The mother of all ifs.

    peg_c in reply to windbag. | January 30, 2015 at 10:25 am

    I don’t believe the GOP establishment wants to win. Seriously. If they did, and had brains (that’s a biggie), they’d understand that many of us will NOT vote for a RINO again. Plenty will, plenty will not – I’m guessing more conservatives will sit out 2016 than did in 2008 or 2012. Jeb, Christie and Mitt need this pounded into their stubborn, clueless skulls with an anvil.

The Democrat Party gazes over the vast middle class like a wolf gazes at a large flock of sheep.

They have no where else to go. Attempts to wish into being a nonexistent War On Women™ failed miserably. Attempts to create demons against whom they’d defend America (Koch!) failed miserably. Their two term outgoing president leaves a legacy they cannot run on. Their ‘inevitable’ candidate Hillary Clinton could not list any achievements when asked repeatedly, nor could or can her supporters. So, it’s back to the well for Democrats. It’s the same well Republicans draw from when they need to as well.

Of course, we are learning well to ignore what candidates say and review what they have actually done, a process that will cost ‘Tea Partier’ Renee Ellmers her House seat in 2016. On that, here’s what Scott Walker had to say recently in a radio interview:

“Follow through on your principals. You don’t have to throw red meat all the time. Just say what you’re going to do and then do what you say and get it done.”

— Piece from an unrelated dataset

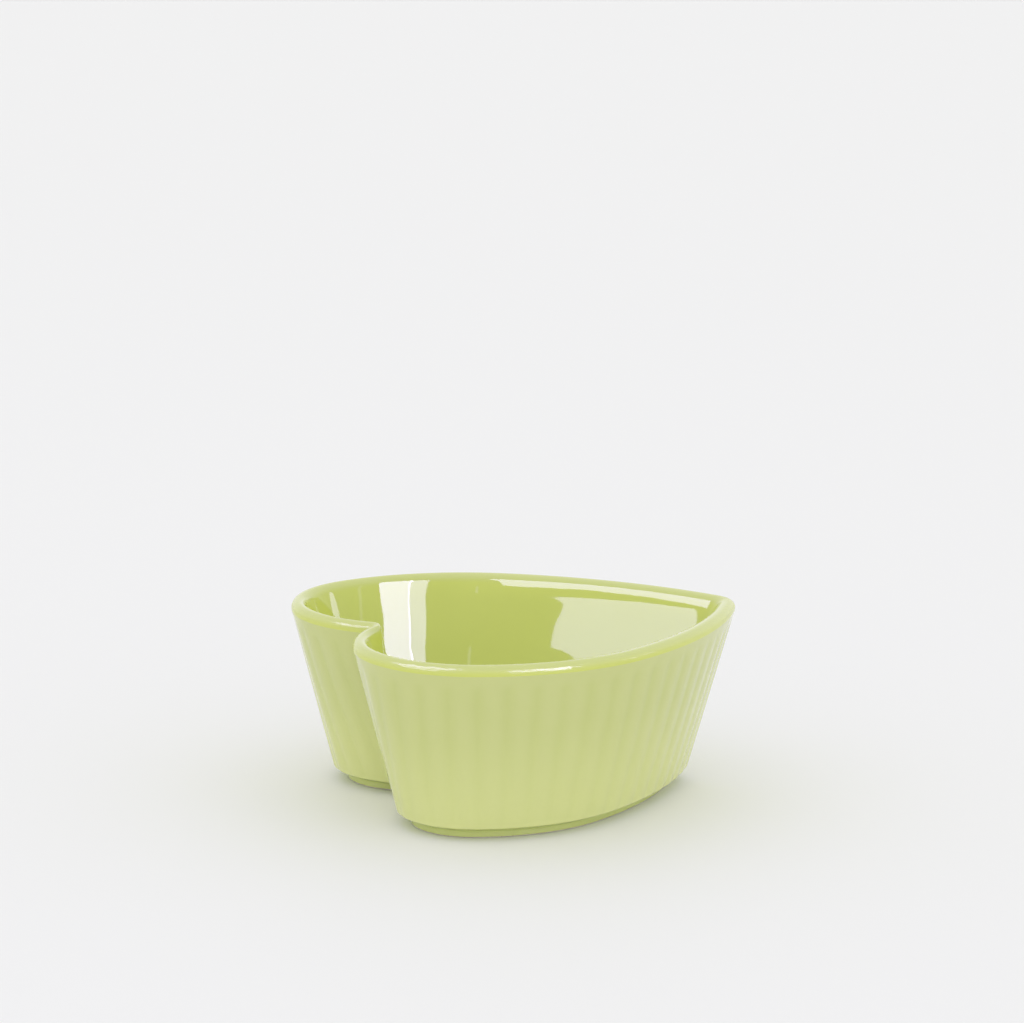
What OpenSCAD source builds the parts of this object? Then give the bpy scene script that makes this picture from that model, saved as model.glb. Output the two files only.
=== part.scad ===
// Heart-shaped dip dish in glazed stoneware.
// One fired clay body carries four glaze coats; only the foot ring's resting face is bare.
// The heart lies along X with its tip at +X and its cleft at -X, and stands on Z = 0.

/* [Outline] */
// Length over the rim, from the tip to the backs of the lobes
dish_length = 120; // [108:1:150]
// Radius of the tip, as a share of the length
tip_share = 0.07; // [0.05:0.005:0.12]
// Radius of the long side next to the tip, as a share of the length
side_share = 1.07; // [0.9:0.01:1.3]
// Radius of the shoulder between side and lobe, as a share of the length
shoulder_share = 0.51; // [0.45:0.01:0.56]
// Radius inside the cleft, as a share of the length
cleft_share = 0.009; // [0.005:0.001:0.03]
// Tip radius that is left low down on the wall
tip_low = 2.5; // [1.5:0.1:5]

/* [Wall and lip] */
// Height from the table to the top of the lip
dish_height = 50.7; // [40:0.1:56]
// Slope of the wall away from upright, in degrees
wall_draft = 15; // [8:0.5:18]
// Outer radius of the round lip
lip_out_r = 2.2; // [1.8:0.1:3]
// Inner radius of the round lip
lip_in_r = 3.2; // [2.4:0.1:3.6]
// Radius of the slow curve from the lip down to the inside wall
throat_r = 22; // [12:1:24]
// Radius of the bowed part of the inside wall
bowl_r = 110; // [100:5:200]
// Share of the lip's inner rounding that is left out round the lobes
lobe_lip = 0.35; // [0:0.05:0.6]
// Share of the slow curve below it that is left out round the lobes
lobe_throat = 0.9; // [0:0.05:0.95]
// Number of flutes round the outside
flutes = 47; // [31:2:55]
// Depth of the grooves between the flutes
groove_depth = 0.25; // [0:0.05:0.6]
// Height below the top of the lip at which the flutes fade out
lip_band = 4.2; // [3.5:0.1:8]

/* [Floor and foot] */
// Height of the inside floor above the table
floor_z = 5.6; // [5:0.1:9]
// Radius between the inside wall and the floor
floor_fillet = 8; // [4:0.5:8]
// Height of the wall's lower edge above the table
edge_z = 3.3; // [2.6:0.1:5]
// Radius on the wall's lower edge
edge_r = 0.9; // [0.5:0.1:2]
// Inset of the foot ring from the wall's lower edge
ledge = 3.3; // [2:0.1:5]
// Width of the foot ring
foot_w = 3.4; // [2.5:0.1:5]
// Depth of the hollow underneath, inside the foot ring
recess = 1.7; // [1:0.1:2]

/* [Glaze] */
// Thickness of each glaze coat
glaze = 0.35; // [0.25:0.05:0.5]

/* [Hidden] */
clay_tan = [0.86, 0.80, 0.68];
glaze_inside = [0.73, 0.77, 0.43];
glaze_outside = [0.77, 0.79, 0.53];
glaze_foot = [0.66, 0.70, 0.42];
glaze_base = [0.70, 0.74, 0.44];

// Direction of the outline's outward normal where one arc meets the next
side_from = 30;
shoulder_from = 60;
lobe_from = 108;
cleft_from = 231;
half_turn = 180;
steps_per_flute = 4;
half_steps = flutes * steps_per_flute / 2;
cleft_in = 4.2;
cleft_out = 1.5;
ring_steps = 2 * half_steps;

function toward(a) = [cos(a), sin(a)];
function rise(a, b) = sin(b) - sin(a);

// The lobe's radius is the one that brings the cleft back to the middle line
lobe_share = -(tip_share * rise(0, side_from) + side_share * rise(side_from, shoulder_from)
    + shoulder_share * rise(shoulder_from, lobe_from) + cleft_share * sin(cleft_from))
    / rise(lobe_from, cleft_from);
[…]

Imagine that. Telling us what you’ll do if elected, and once elected, getting it done. no flips, no flops, no lies, no bullshit. But Henry! Those are just words, too, going in! Except Scott Walker has done precisely this in Wisconsin. With Walker, it isn’t just a campaign promise – it’s his actual record.

What’s the best predictor of future behavior?

    Ragspierre in reply to Henry Hawkins. | January 30, 2015 at 10:55 am

    Damn, that Walker quote was pretty Coolidge-esque…like.

    I hate to say it, but Barry Soetero has also followed through on his promise to “fundamentally transform” the greatest country in the history of mankind.

    Too bad nobody in the sycophant media stopped to question what that meant. Too bad so many voters are so GD stupid they voted for him because they liked the crease in his pants, or something, without stopping to wonder what exactly he meant by “fundamentally transform.” People who voted for this clown disgust me.

    Can it be over now? Are we there yet?

Dems can ring the door bell all day to pitch their next tupperware but the middle class isn’t going to answer. Not when the last ‘sales’ resulted in the cancellation of health insurance, higher premiums, fines and less healthcare choices.

    Henry Hawkins in reply to Aucturian. | January 30, 2015 at 12:56 pm

    On that’s based on the *current* amount of damage done by Obamacare, which is the tip of the eventual iceberg. This year begins the loss by millions of their group, employer-based health care plans. People are going to howl bloody murder when they start to suffer what individual plan holders have already suffered.

    My son: His company dropped health insurance completely due to Obamacare. He couldn’t join wife’s plan due to sign-up window too far in distance. He buys an individual private catastrophic plan, $5000 deductible, 80/20 after that, for $315/month. Obamacare kills his plan – doesn’t offer child and gynecology coverage (he’s 36 and, um, male). He tries to sign up for Obamacare. He qualifies – somehow – for $119/month in subsidies. But… even with the subsidies, the best he can do is an Obamacare Bronze Plan that is $5500 deductible, pays only 40% after deductible met, and even including $119 subsidy, would cost $460/month. Thanks, Obama!

    I say ‘would cost’ because he cannot get past the final step to enroll because the website keeps screwing up. The insurer hasn’t received his app, but the Obamacare help line staff insist it has, and the insurer says it hasn’t, and the Obamacare help line staff insist it has, and… he’s stuck and f**ked.

      Henry Hawkins in reply to Henry Hawkins. | January 30, 2015 at 1:04 pm

      PS: I asked my son what the monthly premium was on a typical health insurance plan of, say, $1000 deductible, 80/20 after that, with low or no copays. For him alone, and including his $119/month subsidy, typical plans along those lines would cost him over $700/month.

      Son: “I don’t why I get a $119 monthly subsidy. I don’t need it. I know it isn’t free, just someone else’s tax money. But I have no choice, it’s the damn law. That is not right somehow.” (He’s a totally a-political, a mech engineer, wife and three kids).

Targetting the middle class?
Want my vote?
They better start working on these issues:

1- Repeal obamacare. Now!
2- Get rid of common core
3- Get rid of the Fed Dept of Education
4- Cut gubmint spending
5- Reduce welfare spending
6- Stop gubmint attacks against free enterprise
7- Reasonable flat tax rate. I do not plan to stay in the middle class forever.
8- Put a leash on EPA and IRS
9- Stop using the Justice Dept as a political weapon.
10- Grow a pair. Stop helping the enemies of the US.

Then come ask me again. I will think about it.

Amazing. The GOP hacks are walking around in a stupor, trying to figure out what the left is going to do to them. Leading from behind. Or up their behind.